Wild Forest, No. 9 :
1/10 :
pigment ink on rag paper :
edition of 10 :
image size 30″h x 30″w, framed 3

Q.  It’s pretty beautiful, how your mark-making starts to become confused with the branches from the photographic references in your pieces, like in the pieces Wild Forest, No. 9 and Wild Forest, No. 13.  Tell me about the layering and manipulating of image/mark that you do to create this effect.
A.  Using the iPad as a painting tablet has encouraged me to start using pieces of photographs in my paintings.  I take literally thousands of photographs using my camera or my iPhone as everything around me seems to amaze me as the light changes over it.  As I started playing with some of these photographs with my iPad, I would use the Procreate app to paint with my finger or with the Apple Pencil on the iPad.  Sometimes I would create selections of bits of the photograph, and paint within those, and then would feel the need to paint over those painted selections or blur them to make them more painterly.  In the end, I always bring everything into Photoshop so I can move layers around, add others, change their transparencies, add shadow layers, etc.
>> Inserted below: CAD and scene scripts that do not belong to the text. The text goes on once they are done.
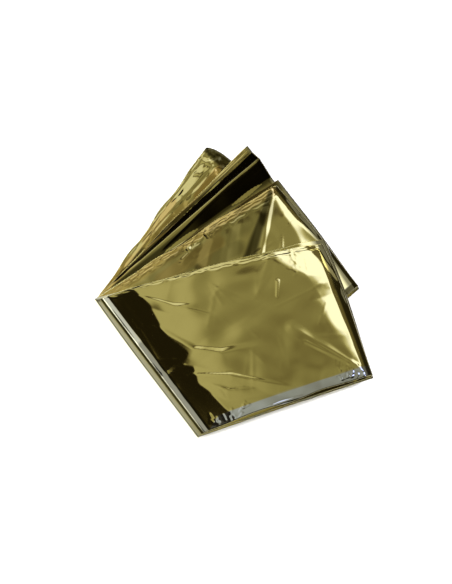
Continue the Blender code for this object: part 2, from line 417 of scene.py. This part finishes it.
# Long sharp folds in the film, as ridges with a left and a right flank of their own.
FILM_FOLDS = {
    1: [
        # near_x, near_y, far_x, far_y, left, right, height at near, left, right, height at far
        (-41.0, -31.0, -19.6, -44.8, 2.0, 8.0, 0.20, 3.0, 10.0, 0.80),
        (-19.6, -44.8, -3.1, -47.4, 3.0, 10.0, 0.80, 3.5, 12.0, 0.90),
        (-3.1, -47.4, 24.0, -42.0, 3.5, 12.0, 0.90, 4.0, 12.0, 0.0),
        (-51.5, -10.7, -32.2, -17.2, 1.2, 5.0, 0.15, 1.8, 6.0, 0.60),
        (-32.2, -17.2, -17.0, -17.2, 1.8, 6.0, 0.60, 1.4, 4.0, 0.0),
        (-32.2, -17.2, -4.0, -25.0, 1.8, 6.0, 0.60, 2.0, 6.0, 0.0),
        (-33.0, -50.0, -14.0, -49.9, 1.2, 3.0, 0.30, 1.2, 3.0, 0.0),
        (-20.7, -60.0, 3.7, -61.2, 1.4, 6.0, 0.30, 2.2, 8.0, 0.85),
        (3.7, -61.2, 42.0, -68.6, 2.2, 8.0, 0.85, 1.6, 6.0, 0.0),
        (-14.0, -64.0, 1.2, -70.0, 1.2, 5.0, 0.10, 1.8, 6.0, 0.60),
        (1.2, -70.0, 28.0, -67.8, 1.8, 6.0, 0.60, 1.4, 5.0, 0.0),
        (22.0, -81.6, 34.0, -77.4, 0.9, 0.9, 0.10, 1.4, 0.9, 0.70),
        (34.0, -77.4, 46.0, -73.3, 1.4, 0.9, 0.70, 0.9, 0.9, 0.10),
    ],
    5: [
        (19.1, 5.0, 31.8, 71.0, 9.0, 3.0, 1.05, 3.0, 1.2, 0.40),
        (-12.5, 33.0, -7.5, 28.0, 3.0, 1.4, 1.00, 2.2, 1.2, 0.3),
        (-24.0, 23.5, -19.5, 19.0, 2.8, 1.3, 0.90, 2.0, 1.2, 0.3),
        (-9.4, 30.8, 3.2, 46.6, 2.0, 6.0, 0.40, 1.6, 3.0, 0.15),
        (-27.0, 16.4, -18.9, 25.1, 1.8, 4.0, 0.30, 2.2, 4.0, 0.65),
        (6.3, 3.0, 11.8, 65.0, 8.0, 10.0, 0.8, 4.0, 5.0, 0.3),
        (-16.0, -2.0, -3.0, 50.0, 8.0, 9.0, 0.8, 4.0, 4.0, 0.2),
        (35.4, 22.0, 35.6, 37.5, 2.4, 1.0, 0.50, 0.6, 0.3, 0.0),
    ],
    9: [
        (-54.0, 22.6, -38.0, 39.0, 2.0, 1.0, 0.30, 2.4, 1.0, 0.60),
    ],
    11: [
        (-46.0, 42.0, -8.0, 86.0, 4.0, 1.6, 0.35, 5.0, 2.0, 0.50),
        (-48.0, 36.0, -35.0, 51.0, 3.0, 3.0, 0.40, 3.0, 3.0, 0.60),
        (-24.5, 60.0, -6.8, 82.5, 2.6, 3.4, 0.45, 3.0, 3.4, 0.60),
        (-62.0, 16.0, -50.0, 34.0, 3.0, 0.8, 0.30, 3.0, 0.8, 0.50),
    ],
}

# Fine crumples: how many on each leaf that shows, the longest, and the highest.
CRUMPLES = {
    # leaf: (count, longest, half width, highest, seed of the random draws)
    1: (60, 30.0, 2.4, 0.07, 3),
    3: (30, 14.0, 1.6, 0.12, 4),
    5: (70, 26.0, 2.2, 0.12, 5),
    7: (40, 14.0, 1.6, 0.14, 6),
    9: (70, 20.0, 1.8, 0.14, 7),
    11: (110, 18.0, 1.9, 0.28, 8),
}

# Crinkled lines along the head of the leaves, where plies end.
HEAD_LINES = {
    # leaf: rows of distance from the head, wander, half width, height
    1: [(1.5, 0.5, 0.7, 0.16), (3.6, 0.8, 0.8, 0.14)],
    5: [(1.2, 0.4, 0.6, 0.16), (3.0, 0.6, 0.7, 0.18), (5.2, 0.8, 0.8, 0.18),
        (7.6, 1.0, 0.9, 0.15)],
    9: [(1.3, 0.15, 0.6, 0.13), (2.9, 0.2, 0.6, 0.13), (4.5, 0.2, 0.6, 0.11)],
    11: [(1.6, 0.4, 0.7, 0.14)],
}

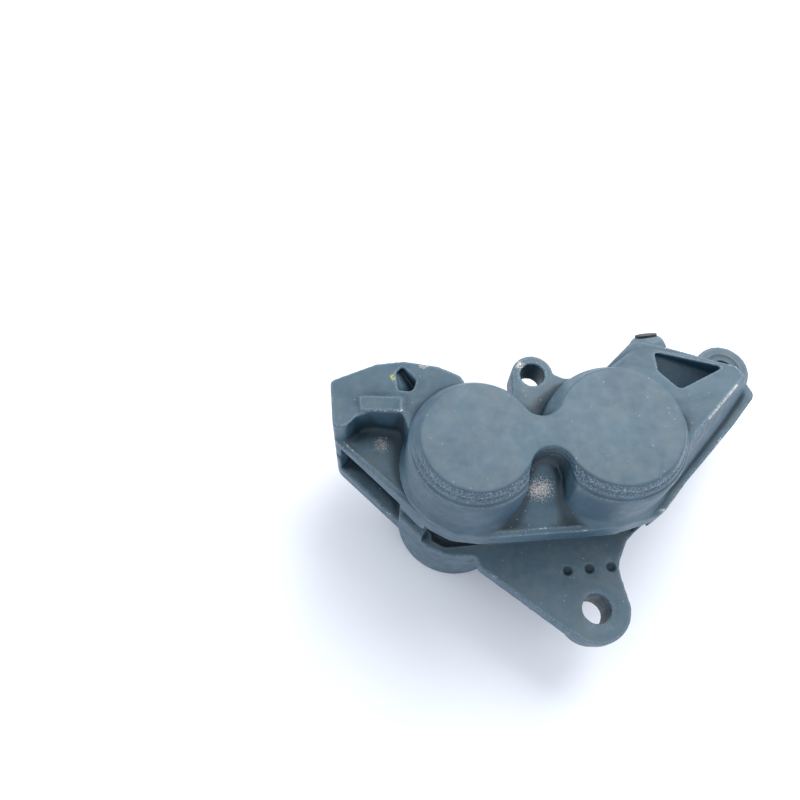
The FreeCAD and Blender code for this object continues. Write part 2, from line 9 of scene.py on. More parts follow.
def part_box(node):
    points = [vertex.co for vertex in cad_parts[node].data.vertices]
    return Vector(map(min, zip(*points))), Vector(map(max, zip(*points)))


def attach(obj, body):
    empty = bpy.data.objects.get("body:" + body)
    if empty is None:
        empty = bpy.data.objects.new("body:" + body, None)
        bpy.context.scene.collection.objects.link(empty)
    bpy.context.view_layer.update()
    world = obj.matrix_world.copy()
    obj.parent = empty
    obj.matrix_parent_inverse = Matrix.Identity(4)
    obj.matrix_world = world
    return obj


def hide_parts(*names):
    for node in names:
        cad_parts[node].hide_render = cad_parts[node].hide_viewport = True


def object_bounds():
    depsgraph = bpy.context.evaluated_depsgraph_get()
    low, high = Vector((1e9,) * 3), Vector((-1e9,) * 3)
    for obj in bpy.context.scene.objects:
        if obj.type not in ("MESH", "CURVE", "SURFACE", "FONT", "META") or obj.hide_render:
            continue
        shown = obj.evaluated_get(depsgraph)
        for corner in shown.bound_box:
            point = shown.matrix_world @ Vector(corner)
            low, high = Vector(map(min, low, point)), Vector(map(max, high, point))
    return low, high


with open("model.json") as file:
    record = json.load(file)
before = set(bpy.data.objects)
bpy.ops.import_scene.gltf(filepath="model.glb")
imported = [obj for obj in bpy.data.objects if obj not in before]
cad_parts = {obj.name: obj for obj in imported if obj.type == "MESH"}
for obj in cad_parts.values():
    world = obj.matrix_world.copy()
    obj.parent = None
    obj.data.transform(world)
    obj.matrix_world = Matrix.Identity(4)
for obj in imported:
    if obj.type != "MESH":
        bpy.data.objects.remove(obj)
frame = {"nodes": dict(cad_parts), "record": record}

The little triangles of blue with bits of branches in them in Wild Forest, No. 9 came from a photograph that had a bit of blue sky over a tree in a cloud-filled sky after weeks of rain in California.  I repeated that bit of blue sky several times as I’m quite partial to repeating forms.  The warm greens were selections of leaves from a photograph of a birch tree next door to my yard in Ann Arbor.  But I modified them so they would perhaps look a bit more painterly.  But then I felt the piece needed some repeating geometry so I added the floating transparent squares with “leaves” and then wanted to try making them darker and felt they needed to be a cooler, less saturated green to contrast with the lighter warmer greens.
And since I love line, especially over atmospheric or translucent imagery, I just had to add my hand-drawn line across the top third of the piece.